WHAT YOU ARE ASKED TO DO:
Transcribe, exactly as they appear, the line that contains "imported = [obj", the line that contains "obj.data.transform(world)", and every line in between, and nothing else.

SUPPLIED DATA:
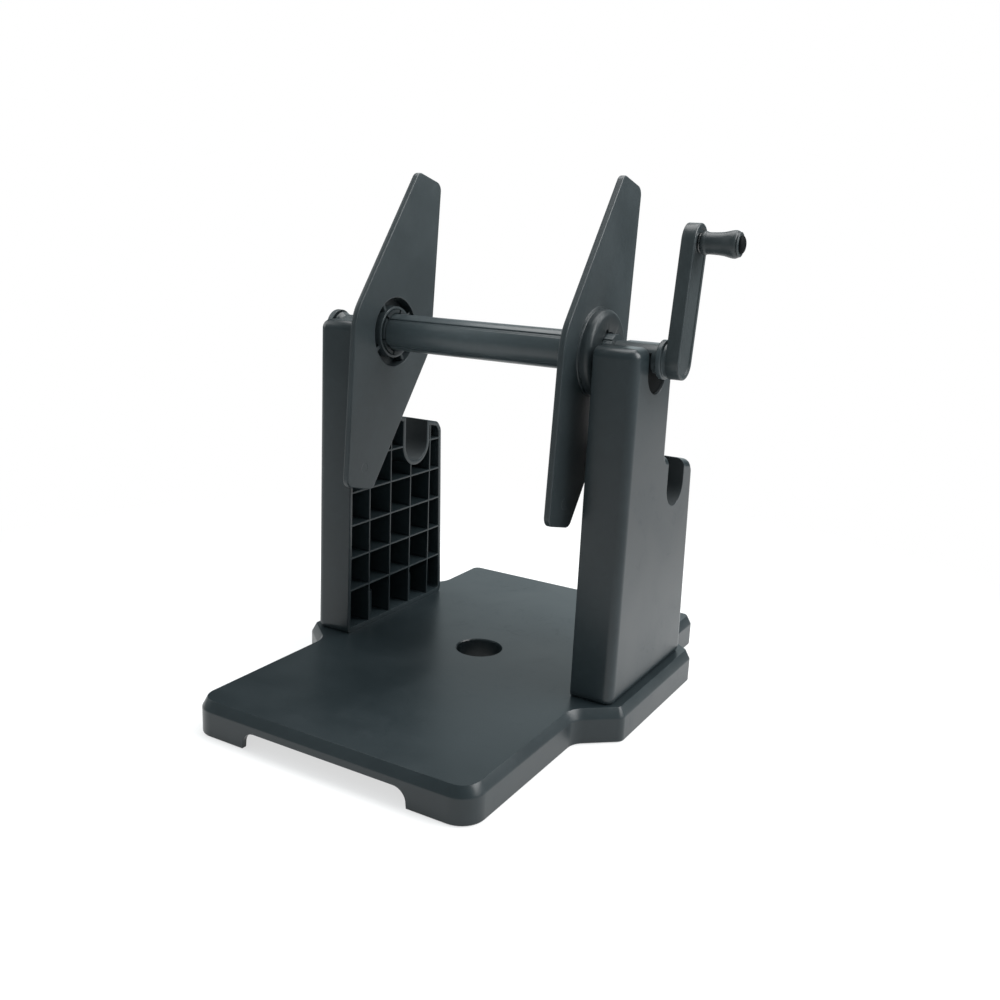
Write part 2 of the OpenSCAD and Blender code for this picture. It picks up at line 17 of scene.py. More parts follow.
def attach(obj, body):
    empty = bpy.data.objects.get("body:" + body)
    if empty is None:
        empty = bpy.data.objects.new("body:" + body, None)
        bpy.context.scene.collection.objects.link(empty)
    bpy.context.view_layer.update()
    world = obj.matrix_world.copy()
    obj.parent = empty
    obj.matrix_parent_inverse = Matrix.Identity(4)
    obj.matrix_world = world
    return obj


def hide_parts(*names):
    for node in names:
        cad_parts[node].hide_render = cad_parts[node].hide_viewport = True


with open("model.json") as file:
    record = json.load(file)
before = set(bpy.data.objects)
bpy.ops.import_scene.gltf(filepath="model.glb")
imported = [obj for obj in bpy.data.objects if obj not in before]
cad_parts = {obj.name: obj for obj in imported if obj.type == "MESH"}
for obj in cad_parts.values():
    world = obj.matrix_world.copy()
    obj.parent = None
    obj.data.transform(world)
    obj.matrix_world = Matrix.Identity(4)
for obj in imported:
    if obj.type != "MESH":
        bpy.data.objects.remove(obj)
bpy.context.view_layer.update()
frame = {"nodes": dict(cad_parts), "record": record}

TASK RESPONSE:
imported = [obj for obj in bpy.data.objects if obj not in before]
cad_parts = {obj.name: obj for obj in imported if obj.type == "MESH"}
for obj in cad_parts.values():
    world = obj.matrix_world.copy()
    obj.parent = None
    obj.data.transform(world)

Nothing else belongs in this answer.